CricleCi has been in limelight due to a recent breach it revealed that disclosed data breach was due to the presence of information stealer malware being deployed on an engineer’s laptop.
An incident report published about the cyber incident, first disclosed on Jan. 4, 2023, dates to at least Dec. 16, 2022, when an unauthorized actor compromised the laptop and stole a set of privileged, two-factor authentication-backed credentials.
The result of the investigation indicates that the malware was able to execute session cookie theft, enabling them to impersonate the targeted employee in a remote location and then escalate access to a subset of our production systems.

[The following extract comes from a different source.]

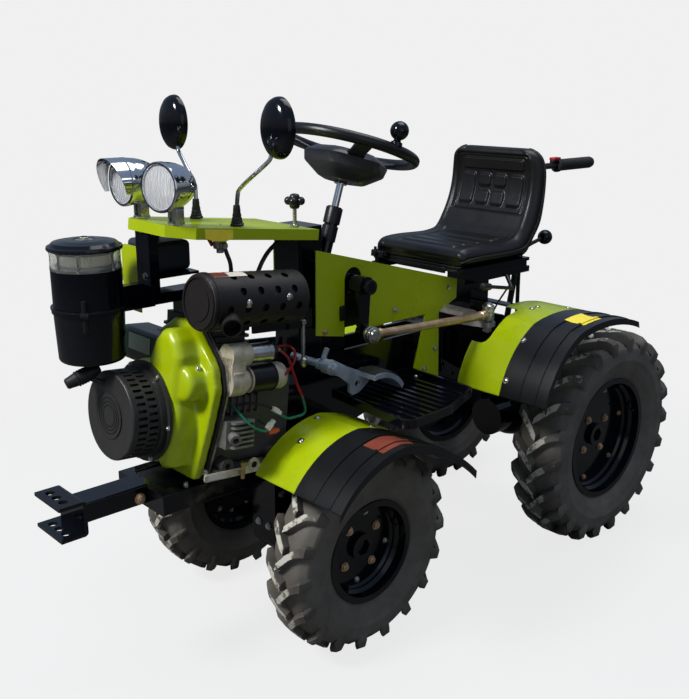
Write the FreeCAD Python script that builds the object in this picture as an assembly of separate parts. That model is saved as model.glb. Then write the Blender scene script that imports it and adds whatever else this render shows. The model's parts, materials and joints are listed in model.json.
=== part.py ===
import FreeCAD, Part
import math
import os

from FreeCAD import Vector, Rotation, Placement

os.makedirs("parts", exist_ok=True)

# Ride-on mini tractor with an articulated frame. All sizes in millimetres.
# +X is the machine's left, -Y is its front, +Z is up, and the floor is z = 0.
# Places along the machine are measured from the front axle, and the finished
# pieces are moved by -ORIGIN_Y so that the origin stands under the middle.

ORIGIN_Y = 293.4

# ---- wheels
WHEELBASE = 929.0
FRONT_TYRE_R = 258.0
FRONT_TYRE_W = 125.0
FRONT_TYRE_X = 256.0          # middle of the tyre from the centre plane
FRONT_RIM_R = 131.0           # edge of the rim flange
REAR_TYRE_R = 320.0
REAR_TYRE_W = 150.0
REAR_TYRE_X = 303.0
REAR_RIM_R = 183.0
FRONT_RIM_W = 84.0            # between the flanges
REAR_RIM_W = 98.0
RIM_T = 4.0                   # rim sheet
RIM_DROP = 8.0                # depth of the well between the bead seats
DISC_T = 7.0
FLANGE_H = 12.0               # rim flange above the bead seat
SPINDLE_R = 15.0
HUB_R = 38.0
HUB_RING_R = 34.0             # boss with the hexagon socket
HUB_RING_T = 12.0
BOLT_PHASE = 36.5             # first hub bolt, in degrees from the back towards the top
BOLT_HOLE_R = 6.0
HUB_REACH = 62.0              # front hub, from the disc inwards
REAR_HUB_REACH = 78.0
FRONT_BOLTS = 64.0            # radius of the hub bolt circle
REAR_BOLTS = 64.0
HUB_GAP = 5.0                 # between an axle tube and the turning hub
FIT = 0.3                     # running fit of pins and shafts, and between seated faces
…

The attacker then used that access to pilfer data from a subset of databases and stores, including customer environment variables, tokens, and keys. This was done by evading the traditional AV/EDR, then the actor shifted to broader reconnaissance activities on Dec. 19, before exfiltrating another batch of data on Dec. 22, including encryption keys needed to decrypt what was taken.
With the extensive access, developers must have to both internal systems, as well as production environments, it is difficult for endpoint detection systems to spot when they may be acting maliciously. These are difficult to detect because devs typically have the most production access but also require the most access to their local systems to do their jobs, rendering most endpoint protection software useless.
Even though CricleCi is confident that it has closed the attack vector used in the initial compromise and the actor no longer has access to internal CircleCi systems, they cannot guarantee that the stolen information wasn’t used to possibly compromise customer systems. The case we have recently seen in the LastPass breach, where attackers used the same attack path as earlier.
They have engaged third-party cyber security specialists to assist in our investigation and validate the findings based on analyses of our authentication, network, and monitoring tools, as well as system logs and log analyses provided by our partners.
In response to the discovery, CircleCi shut down the employee’s access, restricted access to production environments to an extremely small group of employees to maintain operations, revoked all project and personal API tokens, and rotated all GitHub OAuth tokens. He also said the company intends to learn from the breach and has taken several other steps to improve its security processes.
CircleCi disclosed earlier this week that they were partnering with AWS to rotate any potentially impacted tokens, and the newest update reveals that they also worked with software development provider Atlassian to rotate BitBucket tokens.